>> start DATASET EXTRACT

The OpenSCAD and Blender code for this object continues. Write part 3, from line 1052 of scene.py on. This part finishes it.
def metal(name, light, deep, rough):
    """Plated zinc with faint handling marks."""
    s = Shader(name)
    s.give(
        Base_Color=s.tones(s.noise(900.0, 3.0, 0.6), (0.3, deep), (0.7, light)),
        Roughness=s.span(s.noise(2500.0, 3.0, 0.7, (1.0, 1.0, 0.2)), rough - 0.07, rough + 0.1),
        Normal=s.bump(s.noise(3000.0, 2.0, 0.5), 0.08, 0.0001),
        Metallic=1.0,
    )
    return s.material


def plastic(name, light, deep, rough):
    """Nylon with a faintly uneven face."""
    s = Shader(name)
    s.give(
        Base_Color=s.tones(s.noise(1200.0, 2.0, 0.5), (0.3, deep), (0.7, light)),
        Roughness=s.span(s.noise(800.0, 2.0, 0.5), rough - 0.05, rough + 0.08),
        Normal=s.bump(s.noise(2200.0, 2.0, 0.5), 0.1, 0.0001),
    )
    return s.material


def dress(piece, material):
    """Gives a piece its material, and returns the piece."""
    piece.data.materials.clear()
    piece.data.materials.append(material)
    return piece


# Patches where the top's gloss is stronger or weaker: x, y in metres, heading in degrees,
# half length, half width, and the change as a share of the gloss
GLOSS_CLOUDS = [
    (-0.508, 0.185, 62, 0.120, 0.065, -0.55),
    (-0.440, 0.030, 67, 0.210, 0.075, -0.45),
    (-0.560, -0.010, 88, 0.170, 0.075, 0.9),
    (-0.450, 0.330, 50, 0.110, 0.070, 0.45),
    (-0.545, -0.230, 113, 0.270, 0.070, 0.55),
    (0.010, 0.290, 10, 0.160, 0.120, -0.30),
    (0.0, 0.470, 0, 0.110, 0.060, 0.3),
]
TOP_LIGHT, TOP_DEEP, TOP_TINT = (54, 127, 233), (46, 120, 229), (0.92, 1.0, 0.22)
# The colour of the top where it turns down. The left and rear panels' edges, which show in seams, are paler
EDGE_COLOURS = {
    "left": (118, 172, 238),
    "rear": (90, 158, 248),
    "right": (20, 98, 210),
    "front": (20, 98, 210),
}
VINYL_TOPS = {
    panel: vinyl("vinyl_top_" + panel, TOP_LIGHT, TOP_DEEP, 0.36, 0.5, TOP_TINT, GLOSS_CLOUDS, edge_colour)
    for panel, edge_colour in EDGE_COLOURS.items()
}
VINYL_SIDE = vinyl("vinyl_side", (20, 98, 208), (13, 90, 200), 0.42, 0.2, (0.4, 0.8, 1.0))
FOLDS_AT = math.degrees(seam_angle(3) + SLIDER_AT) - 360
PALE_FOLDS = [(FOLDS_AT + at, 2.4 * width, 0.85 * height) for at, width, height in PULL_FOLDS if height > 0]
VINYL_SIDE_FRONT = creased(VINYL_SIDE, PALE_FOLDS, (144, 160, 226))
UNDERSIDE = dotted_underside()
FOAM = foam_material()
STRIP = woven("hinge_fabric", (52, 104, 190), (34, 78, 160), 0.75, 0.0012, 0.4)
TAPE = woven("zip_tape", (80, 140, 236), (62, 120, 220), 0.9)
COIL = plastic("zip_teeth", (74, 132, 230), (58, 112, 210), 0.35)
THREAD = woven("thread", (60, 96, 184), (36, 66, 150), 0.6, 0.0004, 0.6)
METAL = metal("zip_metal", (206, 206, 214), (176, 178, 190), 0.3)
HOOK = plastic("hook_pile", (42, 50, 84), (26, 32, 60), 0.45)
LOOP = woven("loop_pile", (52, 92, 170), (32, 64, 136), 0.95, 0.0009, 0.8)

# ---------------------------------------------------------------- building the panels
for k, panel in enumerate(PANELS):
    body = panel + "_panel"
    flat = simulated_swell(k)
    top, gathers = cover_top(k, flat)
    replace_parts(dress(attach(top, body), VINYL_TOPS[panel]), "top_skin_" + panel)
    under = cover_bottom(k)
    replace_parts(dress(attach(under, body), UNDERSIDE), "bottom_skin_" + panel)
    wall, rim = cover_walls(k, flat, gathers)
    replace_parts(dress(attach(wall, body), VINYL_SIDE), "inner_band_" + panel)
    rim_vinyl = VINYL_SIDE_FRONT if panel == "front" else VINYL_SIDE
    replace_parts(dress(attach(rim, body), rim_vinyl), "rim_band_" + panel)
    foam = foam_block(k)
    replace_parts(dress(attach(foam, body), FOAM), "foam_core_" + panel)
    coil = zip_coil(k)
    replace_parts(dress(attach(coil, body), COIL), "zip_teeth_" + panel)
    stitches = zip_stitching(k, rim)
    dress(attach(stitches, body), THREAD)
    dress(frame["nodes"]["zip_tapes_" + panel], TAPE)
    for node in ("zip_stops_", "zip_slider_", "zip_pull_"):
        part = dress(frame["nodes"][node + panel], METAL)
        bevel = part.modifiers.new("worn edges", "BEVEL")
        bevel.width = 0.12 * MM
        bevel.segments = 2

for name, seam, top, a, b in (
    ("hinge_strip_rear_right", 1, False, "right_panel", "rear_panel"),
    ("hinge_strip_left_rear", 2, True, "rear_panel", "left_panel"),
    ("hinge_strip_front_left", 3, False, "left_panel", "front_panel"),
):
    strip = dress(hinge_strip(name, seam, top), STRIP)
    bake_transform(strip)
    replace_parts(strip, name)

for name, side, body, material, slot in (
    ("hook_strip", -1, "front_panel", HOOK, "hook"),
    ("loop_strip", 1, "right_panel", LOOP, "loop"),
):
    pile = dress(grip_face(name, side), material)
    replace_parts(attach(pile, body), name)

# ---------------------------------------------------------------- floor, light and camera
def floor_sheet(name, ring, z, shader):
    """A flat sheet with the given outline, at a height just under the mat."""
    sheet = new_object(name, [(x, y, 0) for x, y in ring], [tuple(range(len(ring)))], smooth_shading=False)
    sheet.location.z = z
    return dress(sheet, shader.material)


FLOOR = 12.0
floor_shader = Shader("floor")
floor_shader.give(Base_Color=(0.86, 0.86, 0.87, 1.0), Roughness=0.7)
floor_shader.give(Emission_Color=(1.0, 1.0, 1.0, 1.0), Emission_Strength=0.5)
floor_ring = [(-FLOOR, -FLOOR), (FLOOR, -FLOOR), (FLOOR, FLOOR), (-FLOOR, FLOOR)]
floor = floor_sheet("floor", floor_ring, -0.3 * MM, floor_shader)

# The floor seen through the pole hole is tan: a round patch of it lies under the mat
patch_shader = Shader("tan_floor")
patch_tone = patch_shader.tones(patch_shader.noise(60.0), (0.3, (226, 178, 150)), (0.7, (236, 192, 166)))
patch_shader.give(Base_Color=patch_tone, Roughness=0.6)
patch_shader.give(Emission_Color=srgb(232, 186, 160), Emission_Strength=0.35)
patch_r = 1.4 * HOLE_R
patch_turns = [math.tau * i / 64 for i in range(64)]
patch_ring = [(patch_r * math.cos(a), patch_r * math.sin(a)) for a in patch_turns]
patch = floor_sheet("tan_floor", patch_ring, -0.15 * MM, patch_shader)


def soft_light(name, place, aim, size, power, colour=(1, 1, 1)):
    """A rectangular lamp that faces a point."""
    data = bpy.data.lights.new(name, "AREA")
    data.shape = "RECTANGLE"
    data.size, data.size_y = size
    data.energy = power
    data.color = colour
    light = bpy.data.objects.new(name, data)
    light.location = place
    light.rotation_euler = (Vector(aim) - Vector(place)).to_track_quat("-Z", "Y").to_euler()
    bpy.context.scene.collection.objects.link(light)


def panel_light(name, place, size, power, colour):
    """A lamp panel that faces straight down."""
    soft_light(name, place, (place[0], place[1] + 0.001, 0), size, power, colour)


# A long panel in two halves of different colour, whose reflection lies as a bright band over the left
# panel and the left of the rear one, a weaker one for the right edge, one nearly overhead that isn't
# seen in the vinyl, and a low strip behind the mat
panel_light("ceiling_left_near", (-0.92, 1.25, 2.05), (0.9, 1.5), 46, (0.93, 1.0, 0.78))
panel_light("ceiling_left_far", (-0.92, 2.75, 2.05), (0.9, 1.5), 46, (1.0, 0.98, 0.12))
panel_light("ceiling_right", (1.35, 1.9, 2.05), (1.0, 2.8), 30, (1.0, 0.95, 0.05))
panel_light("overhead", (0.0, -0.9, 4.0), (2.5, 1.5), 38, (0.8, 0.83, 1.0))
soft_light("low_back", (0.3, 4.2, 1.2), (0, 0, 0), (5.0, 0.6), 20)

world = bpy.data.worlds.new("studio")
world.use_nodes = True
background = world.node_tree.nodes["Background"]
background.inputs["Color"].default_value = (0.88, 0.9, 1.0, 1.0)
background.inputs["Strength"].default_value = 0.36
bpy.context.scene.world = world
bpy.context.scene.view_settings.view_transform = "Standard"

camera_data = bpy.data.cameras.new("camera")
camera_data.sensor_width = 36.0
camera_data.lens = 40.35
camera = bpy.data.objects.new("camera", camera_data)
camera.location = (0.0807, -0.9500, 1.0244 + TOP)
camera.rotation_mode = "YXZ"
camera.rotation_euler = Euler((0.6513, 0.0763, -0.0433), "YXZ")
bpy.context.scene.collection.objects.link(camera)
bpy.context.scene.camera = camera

>> end DATASET EXTRACT

#### GOAL OF THE EXERCISE:
Pick out every line with the string "wall" and copy it.

#### TASK OUTPUT:
    wall, rim = cover_walls(k, flat, gathers)
    replace_parts(dress(attach(wall, body), VINYL_SIDE), "inner_band_" + panel)